▶ _SET EXERCISE_: Search the material below for the word "rigid". Copy every line that has it.

▶ _SUPPLIED ENTRIES_:
————————

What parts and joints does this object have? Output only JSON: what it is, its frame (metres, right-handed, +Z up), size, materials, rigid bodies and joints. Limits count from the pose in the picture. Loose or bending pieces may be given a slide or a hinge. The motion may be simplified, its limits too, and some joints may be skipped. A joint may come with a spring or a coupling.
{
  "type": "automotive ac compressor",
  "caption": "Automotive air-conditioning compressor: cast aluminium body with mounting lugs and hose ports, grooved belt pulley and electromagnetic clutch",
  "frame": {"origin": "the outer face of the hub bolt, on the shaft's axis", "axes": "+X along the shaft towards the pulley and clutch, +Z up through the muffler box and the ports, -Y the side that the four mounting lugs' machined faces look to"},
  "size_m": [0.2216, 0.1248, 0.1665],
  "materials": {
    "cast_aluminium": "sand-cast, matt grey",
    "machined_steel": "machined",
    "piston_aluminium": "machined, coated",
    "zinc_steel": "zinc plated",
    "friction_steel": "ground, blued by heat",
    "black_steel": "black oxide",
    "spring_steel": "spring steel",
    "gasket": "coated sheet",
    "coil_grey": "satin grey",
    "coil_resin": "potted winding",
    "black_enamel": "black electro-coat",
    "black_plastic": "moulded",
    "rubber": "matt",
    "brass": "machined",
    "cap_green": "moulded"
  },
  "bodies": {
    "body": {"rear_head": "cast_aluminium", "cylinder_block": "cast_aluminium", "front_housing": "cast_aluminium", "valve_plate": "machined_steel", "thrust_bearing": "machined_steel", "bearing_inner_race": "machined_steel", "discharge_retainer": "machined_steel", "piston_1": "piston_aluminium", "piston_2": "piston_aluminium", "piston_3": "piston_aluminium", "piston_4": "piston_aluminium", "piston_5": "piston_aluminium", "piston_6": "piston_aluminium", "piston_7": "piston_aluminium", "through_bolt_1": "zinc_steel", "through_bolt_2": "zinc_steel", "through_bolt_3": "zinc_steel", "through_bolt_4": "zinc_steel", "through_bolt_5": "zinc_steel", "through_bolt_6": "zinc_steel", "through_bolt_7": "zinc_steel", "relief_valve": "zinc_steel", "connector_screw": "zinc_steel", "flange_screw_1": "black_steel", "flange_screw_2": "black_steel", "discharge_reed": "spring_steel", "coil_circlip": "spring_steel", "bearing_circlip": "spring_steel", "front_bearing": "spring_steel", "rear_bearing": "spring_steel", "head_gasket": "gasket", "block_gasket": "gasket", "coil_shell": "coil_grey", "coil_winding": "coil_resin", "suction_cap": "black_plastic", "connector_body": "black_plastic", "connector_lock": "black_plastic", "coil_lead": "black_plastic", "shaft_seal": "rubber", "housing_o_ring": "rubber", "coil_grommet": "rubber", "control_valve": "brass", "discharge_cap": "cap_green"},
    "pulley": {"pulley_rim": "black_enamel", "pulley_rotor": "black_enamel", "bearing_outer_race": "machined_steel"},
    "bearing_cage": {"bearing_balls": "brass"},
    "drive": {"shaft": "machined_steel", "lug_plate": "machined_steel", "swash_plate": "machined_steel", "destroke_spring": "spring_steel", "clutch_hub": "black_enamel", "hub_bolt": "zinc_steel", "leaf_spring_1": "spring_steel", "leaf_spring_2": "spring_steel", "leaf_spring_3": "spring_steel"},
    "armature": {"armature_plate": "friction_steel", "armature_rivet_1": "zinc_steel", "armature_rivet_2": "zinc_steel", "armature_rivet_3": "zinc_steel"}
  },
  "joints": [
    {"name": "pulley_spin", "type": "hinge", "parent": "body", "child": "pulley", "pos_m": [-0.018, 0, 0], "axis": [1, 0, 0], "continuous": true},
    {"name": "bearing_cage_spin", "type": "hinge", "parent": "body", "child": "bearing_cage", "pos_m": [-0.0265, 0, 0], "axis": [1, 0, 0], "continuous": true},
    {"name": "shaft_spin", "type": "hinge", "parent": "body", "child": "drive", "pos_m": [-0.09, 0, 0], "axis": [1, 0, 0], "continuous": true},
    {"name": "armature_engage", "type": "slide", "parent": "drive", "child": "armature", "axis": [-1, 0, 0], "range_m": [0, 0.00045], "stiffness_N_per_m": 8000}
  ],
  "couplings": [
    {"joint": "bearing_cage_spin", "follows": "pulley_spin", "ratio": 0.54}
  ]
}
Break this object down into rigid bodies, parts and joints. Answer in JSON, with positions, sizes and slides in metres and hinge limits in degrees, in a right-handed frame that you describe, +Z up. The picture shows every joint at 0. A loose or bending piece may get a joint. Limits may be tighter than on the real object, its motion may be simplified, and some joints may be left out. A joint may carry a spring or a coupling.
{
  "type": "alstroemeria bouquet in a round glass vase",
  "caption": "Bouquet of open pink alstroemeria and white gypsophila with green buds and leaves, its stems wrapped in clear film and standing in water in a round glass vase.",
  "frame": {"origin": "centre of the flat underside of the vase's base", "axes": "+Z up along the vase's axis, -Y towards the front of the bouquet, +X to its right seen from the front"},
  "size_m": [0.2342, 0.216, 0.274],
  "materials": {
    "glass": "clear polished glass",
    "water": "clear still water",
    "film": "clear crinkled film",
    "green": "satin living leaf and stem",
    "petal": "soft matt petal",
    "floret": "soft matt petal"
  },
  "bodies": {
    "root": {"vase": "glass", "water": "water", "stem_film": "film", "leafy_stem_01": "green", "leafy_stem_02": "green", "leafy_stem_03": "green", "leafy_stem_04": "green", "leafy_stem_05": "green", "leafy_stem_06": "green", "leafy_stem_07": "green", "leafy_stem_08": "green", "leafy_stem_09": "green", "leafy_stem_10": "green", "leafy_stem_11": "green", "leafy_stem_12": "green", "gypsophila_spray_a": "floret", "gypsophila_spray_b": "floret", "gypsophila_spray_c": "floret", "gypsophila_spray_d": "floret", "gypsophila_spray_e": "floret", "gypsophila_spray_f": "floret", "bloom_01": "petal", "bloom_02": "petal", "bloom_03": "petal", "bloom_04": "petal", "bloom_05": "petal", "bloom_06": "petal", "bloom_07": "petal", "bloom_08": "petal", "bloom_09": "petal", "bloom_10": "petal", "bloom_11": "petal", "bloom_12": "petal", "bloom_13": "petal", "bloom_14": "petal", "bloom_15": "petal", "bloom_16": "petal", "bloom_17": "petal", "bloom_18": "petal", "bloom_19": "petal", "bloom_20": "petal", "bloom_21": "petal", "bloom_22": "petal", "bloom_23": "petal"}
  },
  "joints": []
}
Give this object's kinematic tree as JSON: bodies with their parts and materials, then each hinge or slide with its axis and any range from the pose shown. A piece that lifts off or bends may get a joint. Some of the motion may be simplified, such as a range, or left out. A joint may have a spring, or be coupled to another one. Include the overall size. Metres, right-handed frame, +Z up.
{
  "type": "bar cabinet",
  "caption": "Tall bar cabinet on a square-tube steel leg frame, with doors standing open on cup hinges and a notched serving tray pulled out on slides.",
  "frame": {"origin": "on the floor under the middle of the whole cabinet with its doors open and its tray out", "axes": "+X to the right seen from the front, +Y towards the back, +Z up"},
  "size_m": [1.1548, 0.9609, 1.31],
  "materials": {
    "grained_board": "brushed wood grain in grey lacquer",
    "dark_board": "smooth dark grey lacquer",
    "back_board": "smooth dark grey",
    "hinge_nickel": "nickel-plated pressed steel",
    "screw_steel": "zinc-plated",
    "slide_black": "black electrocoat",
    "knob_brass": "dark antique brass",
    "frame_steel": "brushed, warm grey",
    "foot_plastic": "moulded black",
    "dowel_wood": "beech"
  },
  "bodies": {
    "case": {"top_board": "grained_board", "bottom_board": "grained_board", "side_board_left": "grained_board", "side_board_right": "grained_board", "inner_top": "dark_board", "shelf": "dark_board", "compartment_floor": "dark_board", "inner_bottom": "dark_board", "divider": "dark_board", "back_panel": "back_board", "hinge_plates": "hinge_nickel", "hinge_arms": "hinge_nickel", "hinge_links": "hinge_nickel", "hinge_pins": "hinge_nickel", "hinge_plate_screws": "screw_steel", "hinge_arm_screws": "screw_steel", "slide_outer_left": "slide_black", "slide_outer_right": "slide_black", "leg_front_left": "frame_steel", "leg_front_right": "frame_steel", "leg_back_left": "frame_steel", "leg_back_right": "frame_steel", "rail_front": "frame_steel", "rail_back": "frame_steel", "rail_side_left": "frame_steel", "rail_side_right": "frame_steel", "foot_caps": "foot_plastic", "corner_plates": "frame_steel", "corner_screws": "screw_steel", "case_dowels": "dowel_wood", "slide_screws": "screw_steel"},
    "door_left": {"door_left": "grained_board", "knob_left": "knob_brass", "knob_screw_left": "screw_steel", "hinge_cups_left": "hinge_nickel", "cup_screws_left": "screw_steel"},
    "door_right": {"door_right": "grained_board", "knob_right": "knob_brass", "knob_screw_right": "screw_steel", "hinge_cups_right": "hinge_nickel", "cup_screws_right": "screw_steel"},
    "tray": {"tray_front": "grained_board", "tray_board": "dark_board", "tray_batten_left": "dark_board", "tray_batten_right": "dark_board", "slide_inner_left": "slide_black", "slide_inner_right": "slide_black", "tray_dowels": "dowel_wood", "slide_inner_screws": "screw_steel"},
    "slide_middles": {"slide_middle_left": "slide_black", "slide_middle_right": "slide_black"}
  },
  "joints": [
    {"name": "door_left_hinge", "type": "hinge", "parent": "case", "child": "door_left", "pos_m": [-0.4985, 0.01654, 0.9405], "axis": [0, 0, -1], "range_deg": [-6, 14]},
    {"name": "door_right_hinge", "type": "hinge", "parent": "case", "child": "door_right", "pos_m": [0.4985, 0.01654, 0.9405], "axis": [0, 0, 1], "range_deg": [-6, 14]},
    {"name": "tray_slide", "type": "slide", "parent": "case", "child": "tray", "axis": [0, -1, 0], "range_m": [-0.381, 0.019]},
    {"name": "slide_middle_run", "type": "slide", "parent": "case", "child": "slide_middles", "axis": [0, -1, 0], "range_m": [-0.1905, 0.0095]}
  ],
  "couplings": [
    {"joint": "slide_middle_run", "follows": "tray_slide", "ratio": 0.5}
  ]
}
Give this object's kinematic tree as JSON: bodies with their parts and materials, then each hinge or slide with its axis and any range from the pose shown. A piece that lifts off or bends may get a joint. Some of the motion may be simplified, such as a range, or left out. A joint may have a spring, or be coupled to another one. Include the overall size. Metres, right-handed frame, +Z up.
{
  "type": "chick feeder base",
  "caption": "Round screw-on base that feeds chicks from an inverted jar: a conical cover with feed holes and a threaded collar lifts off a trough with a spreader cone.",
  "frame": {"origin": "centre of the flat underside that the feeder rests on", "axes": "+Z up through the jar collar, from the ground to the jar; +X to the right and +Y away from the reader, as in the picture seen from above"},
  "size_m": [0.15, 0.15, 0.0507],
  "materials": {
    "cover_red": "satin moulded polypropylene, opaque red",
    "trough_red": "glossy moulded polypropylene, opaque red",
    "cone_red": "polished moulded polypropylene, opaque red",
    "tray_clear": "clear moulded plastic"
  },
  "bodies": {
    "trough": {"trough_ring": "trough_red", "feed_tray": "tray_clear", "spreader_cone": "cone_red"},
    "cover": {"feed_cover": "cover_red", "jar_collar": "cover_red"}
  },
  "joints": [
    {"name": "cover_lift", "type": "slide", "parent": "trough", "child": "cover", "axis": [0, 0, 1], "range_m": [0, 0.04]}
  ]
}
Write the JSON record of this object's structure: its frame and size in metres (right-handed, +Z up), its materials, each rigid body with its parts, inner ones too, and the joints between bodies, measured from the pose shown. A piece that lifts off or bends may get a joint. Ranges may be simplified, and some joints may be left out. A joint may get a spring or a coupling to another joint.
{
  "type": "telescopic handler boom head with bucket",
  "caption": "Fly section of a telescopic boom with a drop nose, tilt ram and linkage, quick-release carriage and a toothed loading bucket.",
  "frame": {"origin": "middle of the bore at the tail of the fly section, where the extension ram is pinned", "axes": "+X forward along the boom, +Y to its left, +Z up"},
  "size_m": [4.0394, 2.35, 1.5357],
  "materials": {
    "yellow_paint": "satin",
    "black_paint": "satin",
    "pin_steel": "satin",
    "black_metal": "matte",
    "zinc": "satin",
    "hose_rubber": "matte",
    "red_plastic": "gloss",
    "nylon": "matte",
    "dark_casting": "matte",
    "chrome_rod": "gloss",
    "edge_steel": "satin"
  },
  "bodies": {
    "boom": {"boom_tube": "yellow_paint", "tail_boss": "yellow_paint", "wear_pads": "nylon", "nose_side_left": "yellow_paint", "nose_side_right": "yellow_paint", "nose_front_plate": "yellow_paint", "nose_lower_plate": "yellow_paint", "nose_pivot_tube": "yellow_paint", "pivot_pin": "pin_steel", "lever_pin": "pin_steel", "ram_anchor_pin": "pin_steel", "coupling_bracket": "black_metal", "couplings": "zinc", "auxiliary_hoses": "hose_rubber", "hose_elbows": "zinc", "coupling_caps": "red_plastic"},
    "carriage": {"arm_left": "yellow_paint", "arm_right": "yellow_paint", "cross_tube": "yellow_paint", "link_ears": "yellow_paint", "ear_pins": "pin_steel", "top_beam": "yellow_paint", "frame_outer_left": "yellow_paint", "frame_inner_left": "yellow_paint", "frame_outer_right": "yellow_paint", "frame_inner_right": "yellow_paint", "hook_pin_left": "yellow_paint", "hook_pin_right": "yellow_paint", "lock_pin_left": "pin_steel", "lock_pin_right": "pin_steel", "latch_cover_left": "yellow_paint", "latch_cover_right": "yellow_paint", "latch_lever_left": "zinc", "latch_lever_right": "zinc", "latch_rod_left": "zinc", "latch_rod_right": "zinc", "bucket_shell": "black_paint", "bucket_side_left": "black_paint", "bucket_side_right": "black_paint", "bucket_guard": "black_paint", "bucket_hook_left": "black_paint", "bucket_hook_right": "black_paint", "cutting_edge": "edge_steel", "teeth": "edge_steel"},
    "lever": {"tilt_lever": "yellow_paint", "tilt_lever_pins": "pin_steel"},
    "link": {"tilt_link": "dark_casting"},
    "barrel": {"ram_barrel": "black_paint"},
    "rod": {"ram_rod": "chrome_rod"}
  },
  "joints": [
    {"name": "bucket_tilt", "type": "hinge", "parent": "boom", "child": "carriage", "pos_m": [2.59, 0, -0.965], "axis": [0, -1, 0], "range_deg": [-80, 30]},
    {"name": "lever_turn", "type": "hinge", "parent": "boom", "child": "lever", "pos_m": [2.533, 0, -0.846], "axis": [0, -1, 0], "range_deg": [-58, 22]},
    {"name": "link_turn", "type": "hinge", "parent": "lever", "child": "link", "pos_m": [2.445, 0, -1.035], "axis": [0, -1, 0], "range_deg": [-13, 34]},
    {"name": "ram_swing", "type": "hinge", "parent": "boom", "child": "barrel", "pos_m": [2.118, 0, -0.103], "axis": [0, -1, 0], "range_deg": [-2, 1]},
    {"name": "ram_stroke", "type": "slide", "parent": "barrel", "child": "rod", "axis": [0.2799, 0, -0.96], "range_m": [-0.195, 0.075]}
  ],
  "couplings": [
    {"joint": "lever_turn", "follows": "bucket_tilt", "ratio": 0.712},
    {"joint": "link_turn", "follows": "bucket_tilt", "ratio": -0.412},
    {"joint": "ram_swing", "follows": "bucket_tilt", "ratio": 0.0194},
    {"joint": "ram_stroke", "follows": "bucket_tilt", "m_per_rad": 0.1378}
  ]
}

————————

▶ _SOLUTION_:
What parts and joints does this object have? Output only JSON: what it is, its frame (metres, right-handed, +Z up), size, materials, rigid bodies and joints. Limits count from the pose in the picture. Loose or bending pieces may be given a slide or a hinge. The motion may be simplified, its limits too, and some joints may be skipped. A joint may come with a spring or a coupling.
Break this object down into rigid bodies, parts and joints. Answer in JSON, with positions, sizes and slides in metres and hinge limits in degrees, in a right-handed frame that you describe, +Z up. The picture shows every joint at 0. A loose or bending piece may get a joint. Limits may be tighter than on the real object, its motion may be simplified, and some joints may be left out. A joint may carry a spring or a coupling.
Write the JSON record of this object's structure: its frame and size in metres (right-handed, +Z up), its materials, each rigid body with its parts, inner ones too, and the joints between bodies, measured from the pose shown. A piece that lifts off or bends may get a joint. Ranges may be simplified, and some joints may be left out. A joint may get a spring or a coupling to another joint.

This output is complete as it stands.